*Written problem*.
Repeat every line below exactly, word for word.

*Data shown*.
* * * * * * * * *

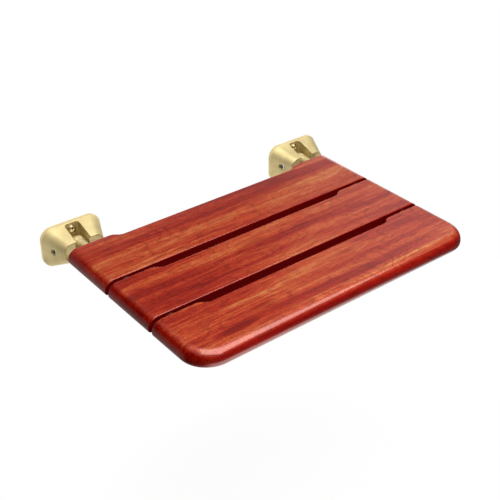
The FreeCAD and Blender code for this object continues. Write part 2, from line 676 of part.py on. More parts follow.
def make_parts(doc):
    """Every sub-part of the seat, in the order in which it would be put together."""
    bodies = []
    for side, sign in SIDES.items():
        bodies.append(make_bracket(doc, f"{side}_bracket", sign))
        bodies.append(make_wall_washers(doc, f"{side}_wall_washers", sign))
        bodies.append(make_wall_screws(doc, f"{side}_wall_screws", sign))
        bodies.append(make_arm(doc, f"{side}_arm", sign))
        bodies.append(make_bush(doc, f"{side}_pivot_bush", sign))
        bodies.append(make_thrust_washer(doc, f"{side}_outer_thrust_washer", sign, sign))
        bodies.append(make_thrust_washer(doc, f"{side}_inner_thrust_washer", sign, -sign))
        bodies.append(make_pivot_screw(doc, f"{side}_pivot_screw", sign))
        bodies.append(make_slat_screws(doc, f"{side}_slat_screws", sign))
    for label in SLATS:
        bodies.append(make_slat(doc, label))
    return bodies


def write_parts(doc, bodies):
    """Checks every object and every shape before the files are written."""
    doc.recompute()
    for thing in doc.Objects:
        if "Invalid" in thing.State or "Error" in thing.State:
            raise RuntimeError(f"{thing.Name} could not be worked out: {thing.State}")
    for body in bodies:
        if body.Shape.isNull() or not body.Shape.isValid():
            raise RuntimeError(f"{body.Label} has no valid shape")
    os.makedirs("parts", exist_ok=True)
    for body in bodies:
        body.Shape.exportStep(f"parts/{body.Label}.step")
        box = body.Shape.BoundBox
        print(f"{body.Label}: {len(body.Shape.Solids)} solid(s), {body.Shape.Volume:.0f} mm3,"
              f" X {box.XMin:.1f} to {box.XMax:.1f}, Y {box.YMin:.1f} to {box.YMax:.1f},"
              f" Z {box.ZMin:.1f} to {box.ZMax:.1f}")


def main():
    doc = FreeCAD.newDocument("fold_down_wall_seat")
    fill_sheet(doc)
    write_parts(doc, make_parts(doc))


main()
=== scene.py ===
"""The looks of the fold down wall seat, laid round its packed frame.

The frame is in metres: the wall is the plane Y = 0, +Z is up and the seat stands out towards -Y.
Every solid of the frame keeps its shape and gets a finish. The wall screws are made anew with their
threads. The stage is a pale floor, a wall panel, one soft lamp and the camera.
"""

import math

import bpy
import numpy as np
from mathutils import Matrix, Vector


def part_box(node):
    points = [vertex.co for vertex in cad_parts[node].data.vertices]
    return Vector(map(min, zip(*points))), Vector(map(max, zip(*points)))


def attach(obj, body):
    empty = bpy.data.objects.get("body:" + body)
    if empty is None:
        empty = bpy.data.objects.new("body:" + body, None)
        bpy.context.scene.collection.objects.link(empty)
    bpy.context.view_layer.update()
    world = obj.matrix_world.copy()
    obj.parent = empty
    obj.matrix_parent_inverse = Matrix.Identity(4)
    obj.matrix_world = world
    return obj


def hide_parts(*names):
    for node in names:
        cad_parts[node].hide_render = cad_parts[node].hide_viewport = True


bl_info = {
    "name": "Fold down wall seat",
    "version": (1, 0, 0),
    "blender": (4, 5, 0),
    "location": "View3D > Sidebar > Wall seat",
    "description": "Finishes, wall screws and stage of a slatted fold down wall seat",
    "category": "Object",
}

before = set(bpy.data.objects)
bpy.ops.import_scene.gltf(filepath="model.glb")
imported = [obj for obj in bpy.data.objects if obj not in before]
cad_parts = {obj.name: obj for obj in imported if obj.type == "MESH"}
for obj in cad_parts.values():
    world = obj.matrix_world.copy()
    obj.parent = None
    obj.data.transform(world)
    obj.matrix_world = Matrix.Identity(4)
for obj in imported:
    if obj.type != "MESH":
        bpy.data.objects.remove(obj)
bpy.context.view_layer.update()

MM = 0.001

CASTINGS = ("left_bracket", "right_bracket")
ARMS = ("left_arm", "right_arm")
PIVOT_SCREWS = ("left_pivot_screw", "right_pivot_screw")
SLAT_SCREWS = ("left_slat_screws", "right_slat_screws")
WALL_WASHERS = ("left_wall_washers", "right_wall_washers")
WALL_SCREWS = ("left_wall_screws", "right_wall_screws")
BEARINGS = (
    "left_pivot_bush",
    "right_pivot_bush",
    "left_outer_thrust_washer",
    "left_inner_thrust_washer",
    "right_outer_thrust_washer",
    "right_inner_thrust_washer",
)

# The board of each slat: how far its pattern is moved through the grain in metres, how far the grain is
# turned about Z in radians, and its flames. A flame is a broad lens of paler or darker wood: its middle
# along X and Y, half its length, half its width, all in metres, and how much paler it is.
BOARDS = {
    "rear_slat": ((0.31, 0.07, 0.02), 0.010, (
        (-0.037, -0.115, 0.280, 0.020, 0.035),
        (-0.060, -0.070, 0.230, 0.020, -0.028),
        (0.010, -0.142, 0.280, 0.009, 0.035),
        (0.193, -0.082, 0.090, 0.018, -0.025),
    )),
    "middle_slat": ((1.72, 0.19, 0.05), -0.014, (
        (0.013, -0.181, 0.270, 0.013, 0.030),
        (0.010, -0.211, 0.220, 0.018, -0.032),
        (0.000, -0.242, 0.160, 0.011, 0.040),
    )),
    "front_slat": ((3.05, 0.42, 0.11), 0.018, (
        (-0.090, -0.300, 0.230, 0.024, 0.035),
        (-0.158, -0.329, 0.034, 0.008, -0.110),
        (0.070, -0.332, 0.220, 0.016, -0.040),
        (0.100, -0.283, 0.170, 0.012, -0.032),
    )),
}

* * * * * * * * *

*Result of this exercise*.
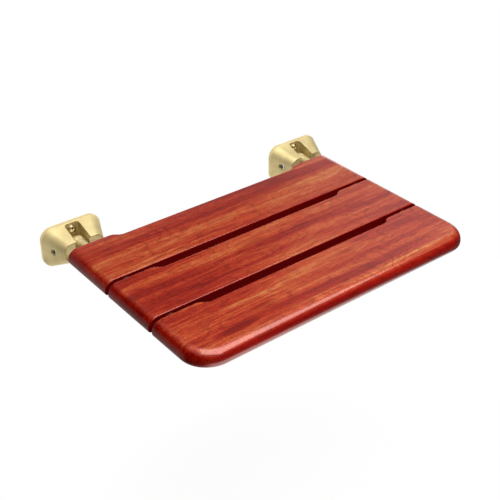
The FreeCAD and Blender code for this object continues. Write part 2, from line 676 of part.py on. More parts follow.
def make_parts(doc):
    """Every sub-part of the seat, in the order in which it would be put together."""
    bodies = []
    for side, sign in SIDES.items():
        bodies.append(make_bracket(doc, f"{side}_bracket", sign))
        bodies.append(make_wall_washers(doc, f"{side}_wall_washers", sign))
        bodies.append(make_wall_screws(doc, f"{side}_wall_screws", sign))
        bodies.append(make_arm(doc, f"{side}_arm", sign))
        bodies.append(make_bush(doc, f"{side}_pivot_bush", sign))
        bodies.append(make_thrust_washer(doc, f"{side}_outer_thrust_washer", sign, sign))
        bodies.append(make_thrust_washer(doc, f"{side}_inner_thrust_washer", sign, -sign))
        bodies.append(make_pivot_screw(doc, f"{side}_pivot_screw", sign))
        bodies.append(make_slat_screws(doc, f"{side}_slat_screws", sign))
    for label in SLATS:
        bodies.append(make_slat(doc, label))
    return bodies


def write_parts(doc, bodies):
    """Checks every object and every shape before the files are written."""
    doc.recompute()
    for thing in doc.Objects:
        if "Invalid" in thing.State or "Error" in thing.State:
            raise RuntimeError(f"{thing.Name} could not be worked out: {thing.State}")
    for body in bodies:
        if body.Shape.isNull() or not body.Shape.isValid():
            raise RuntimeError(f"{body.Label} has no valid shape")
    os.makedirs("parts", exist_ok=True)
    for body in bodies:
        body.Shape.exportStep(f"parts/{body.Label}.step")
        box = body.Shape.BoundBox
        print(f"{body.Label}: {len(body.Shape.Solids)} solid(s), {body.Shape.Volume:.0f} mm3,"
              f" X {box.XMin:.1f} to {box.XMax:.1f}, Y {box.YMin:.1f} to {box.YMax:.1f},"
              f" Z {box.ZMin:.1f} to {box.ZMax:.1f}")


def main():
    doc = FreeCAD.newDocument("fold_down_wall_seat")
    fill_sheet(doc)
    write_parts(doc, make_parts(doc))


main()
=== scene.py ===
"""The looks of the fold down wall seat, laid round its packed frame.

The frame is in metres: the wall is the plane Y = 0, +Z is up and the seat stands out towards -Y.
Every solid of the frame keeps its shape and gets a finish. The wall screws are made anew with their
threads. The stage is a pale floor, a wall panel, one soft lamp and the camera.
"""

import math

import bpy
import numpy as np
from mathutils import Matrix, Vector


def part_box(node):
    points = [vertex.co for vertex in cad_parts[node].data.vertices]
    return Vector(map(min, zip(*points))), Vector(map(max, zip(*points)))


def attach(obj, body):
    empty = bpy.data.objects.get("body:" + body)
    if empty is None:
        empty = bpy.data.objects.new("body:" + body, None)
        bpy.context.scene.collection.objects.link(empty)
    bpy.context.view_layer.update()
    world = obj.matrix_world.copy()
    obj.parent = empty
    obj.matrix_parent_inverse = Matrix.Identity(4)
    obj.matrix_world = world
    return obj


def hide_parts(*names):
    for node in names:
        cad_parts[node].hide_render = cad_parts[node].hide_viewport = True


bl_info = {
    "name": "Fold down wall seat",
    "version": (1, 0, 0),
    "blender": (4, 5, 0),
    "location": "View3D > Sidebar > Wall seat",
    "description": "Finishes, wall screws and stage of a slatted fold down wall seat",
    "category": "Object",
}

before = set(bpy.data.objects)
bpy.ops.import_scene.gltf(filepath="model.glb")
imported = [obj for obj in bpy.data.objects if obj not in before]
cad_parts = {obj.name: obj for obj in imported if obj.type == "MESH"}
for obj in cad_parts.values():
    world = obj.matrix_world.copy()
    obj.parent = None
    obj.data.transform(world)
    obj.matrix_world = Matrix.Identity(4)
for obj in imported:
    if obj.type != "MESH":
        bpy.data.objects.remove(obj)
bpy.context.view_layer.update()

MM = 0.001

CASTINGS = ("left_bracket", "right_bracket")
ARMS = ("left_arm", "right_arm")
PIVOT_SCREWS = ("left_pivot_screw", "right_pivot_screw")
SLAT_SCREWS = ("left_slat_screws", "right_slat_screws")
WALL_WASHERS = ("left_wall_washers", "right_wall_washers")
WALL_SCREWS = ("left_wall_screws", "right_wall_screws")
BEARINGS = (
    "left_pivot_bush",
    "right_pivot_bush",
    "left_outer_thrust_washer",
    "left_inner_thrust_washer",
    "right_outer_thrust_washer",
    "right_inner_thrust_washer",
)

# The board of each slat: how far its pattern is moved through the grain in metres, how far the grain is
# turned about Z in radians, and its flames. A flame is a broad lens of paler or darker wood: its middle
# along X and Y, half its length, half its width, all in metres, and how much paler it is.
BOARDS = {
    "rear_slat": ((0.31, 0.07, 0.02), 0.010, (
        (-0.037, -0.115, 0.280, 0.020, 0.035),
        (-0.060, -0.070, 0.230, 0.020, -0.028),
        (0.010, -0.142, 0.280, 0.009, 0.035),
        (0.193, -0.082, 0.090, 0.018, -0.025),
    )),
    "middle_slat": ((1.72, 0.19, 0.05), -0.014, (
        (0.013, -0.181, 0.270, 0.013, 0.030),
        (0.010, -0.211, 0.220, 0.018, -0.032),
        (0.000, -0.242, 0.160, 0.011, 0.040),
    )),
    "front_slat": ((3.05, 0.42, 0.11), 0.018, (
        (-0.090, -0.300, 0.230, 0.024, 0.035),
        (-0.158, -0.329, 0.034, 0.008, -0.110),
        (0.070, -0.332, 0.220, 0.016, -0.040),
        (0.100, -0.283, 0.170, 0.012, -0.032),
    )),
}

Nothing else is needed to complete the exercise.